Rath: So in regards to Judge Barrett, in your op-ed, you wrote that Barrett is qualified to serve on the Supreme Court. Could you run through the boxes that you ticked off, the list of essentials, her qualifications?

Feldman: Absolutely. And I want to be clear, whether she's qualified or not is a separate question from whether the Democrats should vote to try to confirm her or not. There are plenty of reasons having nothing to do with her, including the hypocrisy of Senate Majority Leader Mitch McConnell's practice of not confirming or not even giving a vote to Merrick Garland. Now he's going forward with Judge Barrett under pretty similar circumstances — in fact, circumstances where it's even more obvious that they should have gone forward on Garland. So, I'm not talking about that. But what I am talking about is her personal qualities.

First, she has a first-class legal intelligence, demonstrated certainly in her years as a law clerk when I knew her, but also subsequently in her academic writings and her teaching. Second, for those who care about judicial temperament, she has a very judicial temperament. I myself don't really believe there is such a thing as judicial temperament. Some of our greatest justices on the left and the right have been kind of irascible, nasty people. I think if Justice William Douglas, for example. But a lot of people think temperament really matters, and she's got a fantastically judicial temperament. She's calm, she's thoughtful, she's kind. I don't think I ever heard her raise her voice in a disagreement in a whole year of a lot of intense disagreements. So she has that.

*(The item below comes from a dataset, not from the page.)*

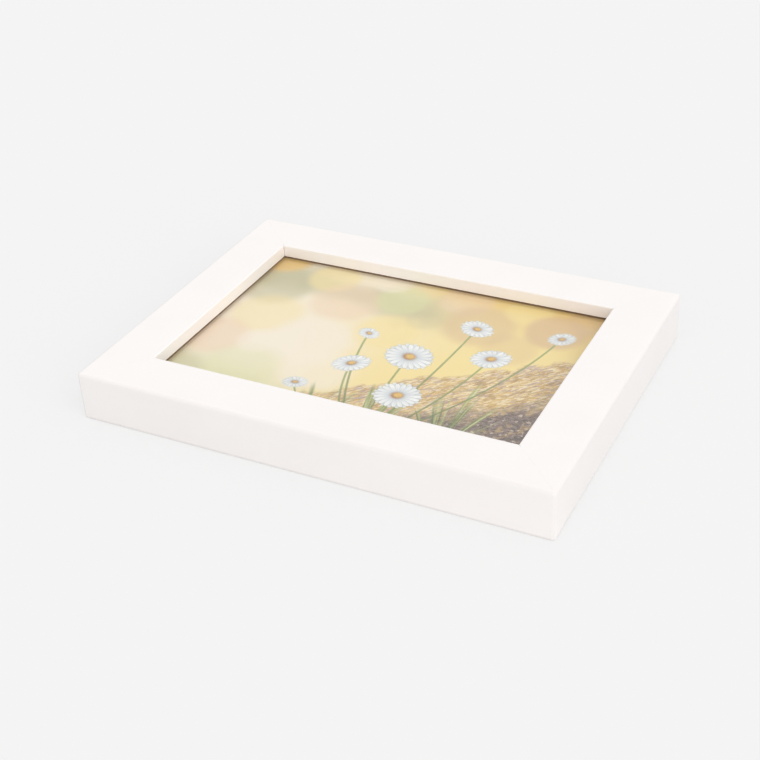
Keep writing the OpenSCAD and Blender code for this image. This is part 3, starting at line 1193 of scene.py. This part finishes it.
def paleFloor():
    # from below, sight passes through it, and light too where the frame stands
    clearSelection()
    bpy.ops.mesh.primitive_plane_add(size=studio["floorSize"], location=(0, 0, -studio["floorDrop"]))
    floor = nameNew("floor")
    r = newRecipe("pale_floor")
    place = r.node("TexCoord", out=3)
    x, y = r.split(place)[:2]
    inset = studio["footprintInset"]
    inX = r.calc("LESS_THAN", r.calc("ABSOLUTE", x), cadBounds[1].x - inset)
    inY = r.calc("LESS_THAN", r.calc("ABSOLUTE", y), cadBounds[1].y - inset)
    path = r.node("LightPath")
    seen = path.out("Is Camera Ray")
    sight = r.calc("MAXIMUM", path.out("Is Diffuse Ray"), path.out("Is Glossy Ray"))
    throughHole = inX * inY * r.calc("MAXIMUM", path.out("Is Shadow Ray"), sight)
    clear = r.calc("MAXIMUM", r.node("NewGeometry").out("Backfacing"), throughHole)
    # painted light: the floor, as the object sees it but not the camera, grows paler in front of the long
    # face towards the right, so that face brightens towards its right
    front = cadBounds[0].y
    paintedLightPool = r.fade(x, -cadBounds[1].x, cadBounds[1].x) * r.fade(y, studio["gainStart"] * front, front)
    bounce = studio["bounceShade"] + studio["bounceGain"] * paintedLightPool
    shade = bounce + seen * (studio["seenShade"] - bounce)
    matte = r.node("BsdfDiffuse", {}, {"Color": r.grey(shade)})
    glow = r.node("Emission", {}, {"Color": r.grey(studio["seenShade"]), "Strength": 1.0})
    lit = r.node("MixShader", {}, {0: studio["shadowFade"] * seen, 1: matte, 2: glow})
    floor.data.materials.append(r.finish(
        r.node("MixShader", {}, {0: clear, 1: lit, 2: r.node("BsdfTransparent")})))


def softLight():
    world = bpy.data.worlds.new("studio")
    bpy.context.scene.world = world
    r = Recipe(world)
    path = r.node("LightPath")
    seen = path.out("Is Camera Ray")
    for name in ("Is Glossy Ray", "Is Transmission Ray"):
        seen = r.calc("MAXIMUM", seen, path.out(name))
    level = studio["skyLevel"] + seen * (studio["seenShade"] - studio["skyLevel"])
    r.finish(r.node("Background", {}, {"Color": (1, 1, 1, 1), "Strength": level}), "OutputWorld")
    clearSelection()
    bpy.ops.object.light_add(type="SUN")
    sun = bpy.context.active_object
    sun.name = "wide_lamp"
    sun.rotation_euler = Vector(studio["sunFrom"]).to_track_quat("Z", "Y").to_euler()
    sun.data.energy = studio["sunLevel"]
    sun.data.angle = math.radians(studio["sunSpread"])
    sun.visible_glossy = False   # its mirror image would hide the print


view = {
    "place": Vector((172.9, -327.4, 235.8)) * mm,
    "aim": Vector((4.4, -14.4, 8)) * mm,
    "roll": -3.34,       # degrees
    "lens": 65.4,
    "sensor": 36,
}


def addCamera():
    clearSelection()
    bpy.ops.object.camera_add(location=view["place"])
    camera = bpy.context.active_object
    camera.name = "camera"
    towards = (view["aim"] - view["place"]).to_track_quat("-Z", "Y")
    camera.rotation_mode = "QUATERNION"
    camera.rotation_quaternion = towards @ Quaternion((0, 0, 1), math.radians(view["roll"]))
    camera.data.lens = view["lens"]
    camera.data.sensor_width = view["sensor"]
    camera.data.clip_start = mm
    camera.data.clip_end = 2 * studio["floorSize"]
    bpy.context.scene.camera = camera


paleFloor()
softLight()
addCamera()
bpy.context.scene.view_settings.view_transform = "Standard"
print("Set the floor, the light and the camera")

And last but not least, she's a conscientious person who will interpret the law to the best of her abilities, consistent with her jurisprudence. She's not just going to ask herself, What's the political outcome I want? She's going to ask, Where does my method of judicial interpretation lead me? And, you know, that's what Judge Gorsuch did in the LGBTQ case. He's very conservative, but he ended up on the side of LGBTQ rights because he thought that's where it took him. Sometimes that gets you a conservative result, sometimes it gets you a liberal result. It's not a guarantee in any way. But I do believe that on either side of the political spectrum, we're better served by justices who follow conscience and logic rather than just seeking a political outcome that they like in an individual case.

Rath: Now, as you pointed out, there's the question of Judge Barratt's qualifications being separate from the question of the propriety of having a vote at this point. Setting that aside, do you think that it's appropriate for the Senate to be having a confirmation hearing for anybody under these circumstances?

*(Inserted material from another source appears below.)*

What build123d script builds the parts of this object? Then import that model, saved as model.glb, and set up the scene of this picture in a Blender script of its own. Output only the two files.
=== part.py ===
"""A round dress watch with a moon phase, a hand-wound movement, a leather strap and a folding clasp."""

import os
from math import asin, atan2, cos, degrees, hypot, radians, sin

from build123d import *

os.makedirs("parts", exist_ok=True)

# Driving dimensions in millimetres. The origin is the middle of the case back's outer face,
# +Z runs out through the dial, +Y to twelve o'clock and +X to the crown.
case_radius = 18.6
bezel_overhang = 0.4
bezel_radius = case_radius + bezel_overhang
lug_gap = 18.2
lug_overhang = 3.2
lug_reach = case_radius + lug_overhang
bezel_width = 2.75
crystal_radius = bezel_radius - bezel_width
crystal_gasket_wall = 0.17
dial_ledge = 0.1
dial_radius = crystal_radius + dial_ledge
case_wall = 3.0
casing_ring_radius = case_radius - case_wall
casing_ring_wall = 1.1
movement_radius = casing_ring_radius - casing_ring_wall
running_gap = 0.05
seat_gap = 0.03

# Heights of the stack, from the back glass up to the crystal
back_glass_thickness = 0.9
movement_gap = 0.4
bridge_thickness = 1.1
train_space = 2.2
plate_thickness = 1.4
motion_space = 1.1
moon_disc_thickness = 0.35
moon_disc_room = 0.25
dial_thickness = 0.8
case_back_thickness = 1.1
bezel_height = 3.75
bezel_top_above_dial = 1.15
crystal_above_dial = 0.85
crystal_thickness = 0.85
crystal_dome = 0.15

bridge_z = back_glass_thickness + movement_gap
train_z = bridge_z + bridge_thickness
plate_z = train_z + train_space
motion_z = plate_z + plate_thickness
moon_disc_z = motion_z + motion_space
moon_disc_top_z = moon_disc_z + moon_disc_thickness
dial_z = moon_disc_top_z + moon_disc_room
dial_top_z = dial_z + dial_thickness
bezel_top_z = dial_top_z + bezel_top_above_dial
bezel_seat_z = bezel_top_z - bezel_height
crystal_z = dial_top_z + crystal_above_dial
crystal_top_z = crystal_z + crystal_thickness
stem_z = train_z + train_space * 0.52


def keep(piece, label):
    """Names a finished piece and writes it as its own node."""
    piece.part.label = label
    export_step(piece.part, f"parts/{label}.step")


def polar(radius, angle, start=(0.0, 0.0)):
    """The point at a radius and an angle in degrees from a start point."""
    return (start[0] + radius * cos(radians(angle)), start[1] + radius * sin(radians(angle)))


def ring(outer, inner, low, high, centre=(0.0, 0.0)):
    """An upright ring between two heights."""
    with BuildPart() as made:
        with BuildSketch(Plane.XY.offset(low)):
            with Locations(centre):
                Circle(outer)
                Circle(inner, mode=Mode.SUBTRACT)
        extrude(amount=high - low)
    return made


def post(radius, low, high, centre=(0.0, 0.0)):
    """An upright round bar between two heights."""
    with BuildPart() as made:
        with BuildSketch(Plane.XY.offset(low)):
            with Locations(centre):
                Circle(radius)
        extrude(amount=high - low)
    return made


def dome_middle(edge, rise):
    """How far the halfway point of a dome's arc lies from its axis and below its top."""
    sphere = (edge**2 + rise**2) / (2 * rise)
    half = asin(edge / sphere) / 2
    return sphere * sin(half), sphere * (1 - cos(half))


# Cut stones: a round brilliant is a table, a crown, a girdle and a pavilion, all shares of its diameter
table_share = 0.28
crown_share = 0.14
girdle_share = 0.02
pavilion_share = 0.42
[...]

Feldman: The first thing I would say is it was wildly inappropriate, in my view, for the Senate not to hold a vote on Judge Merrick Garland, who is also extraordinarily well-qualified to be on the Supreme Court, and had many more years of judicial experience than Judge Barrett. That was already pretty disastrous.

I think when it comes to now, Vice President [Joe] Biden said at the debate, people are already voting, and that's a reason not to go forward. I can hear that argument. I think there's a strong political argument to be made that when we're at a moment where the future of the country is really up for grabs in an election, that's not the time for a Supreme Court nominee to be nominated and confirmed.

But I think it's also important to note that as a matter of constitutional right and power and authority, it's within the authority of the president to nominate right up until the last day of his term, and it's within the power of the Senate to confirm. So it's not like this is a breaking of the Constitution. We're having really an argument about the morality of it, and argument on morality says that when the public is about to choose, we should wait for the public to choose. The argument on the other side says the public already chose and elections have consequences. We have a Republican Senate and we have a Republican president, and I'm very unhappy about both of those facts, but those are the reality.

Rath: So with that — and you've cited Barrett's decency, and what you regard [as] her brilliance as a jurist — but with everything that you just said, is it wrong to hold a vote in the Senate under these circumstances?

Feldman: Look, as I said, I think these really are separate questions. If it were up to me, the Senate wouldn't hold a vote. But we know the Senate is going to hold a vote. If I were dictator of the world the way Donald Trump seems to wish he were, I would not want there to be a vote now, and I would want the Democrats to have enough senators to block Judge Barrett, but that's not the world in which we live. There's going to be a vote, and it seems overwhelmingly likely that she's going to be confirmed.

That raises the separate question of how Democrats should act during the hearings. How they vote is essentially a symbolic question, but it raises the question of how they should act during the hearing. Here I have to say that in my view, our goal, all of our collective goal — anyone who cares about the republic, everyone who cares that Donald Trump actually leave office if and when he is defeated in the election, everyone who doesn't want the Supreme Court to give the election to Donald Trump — should really think long and hard about what message we want to send about the purpose of the Supreme Court.

If we send a message that we think the Supreme Court is just about partisan voting the way Congress is, then there's a lot less reason for Republican nominees on the court — like Justice Gorsuch, like Justice Kavanaugh, and like Justice Barrett if she's confirmed — to not say, OK, well, we'll just vote on the Trump side. But we don't want that. We want them thinking, No, we're not here for the Republican Party, we're here for the Constitution and we're here for the country, and we want to make decisions like Justice Gorsuch did in the LGBTQ case, decisions based on principle.

To my mind, if that's the value that we uphold — and in this moment, I believe it is the value we should be upholding — I think that the confirmation process should be emphasizing, I think the questions should be focused on following the law, the questions should be focused on not being partisan, emphasizing that that's the job of a justice and the purpose of the Supreme Court. And we should remind everybody in this miserable moment in our history, this low moment in the history of our republic, that the Supreme Court is not supposed to be that way. I would like to see that as the central theme of the confirmation hearings, especially given that the reality seems to be that Judge Barrett is overwhelmingly likely to be confirmed.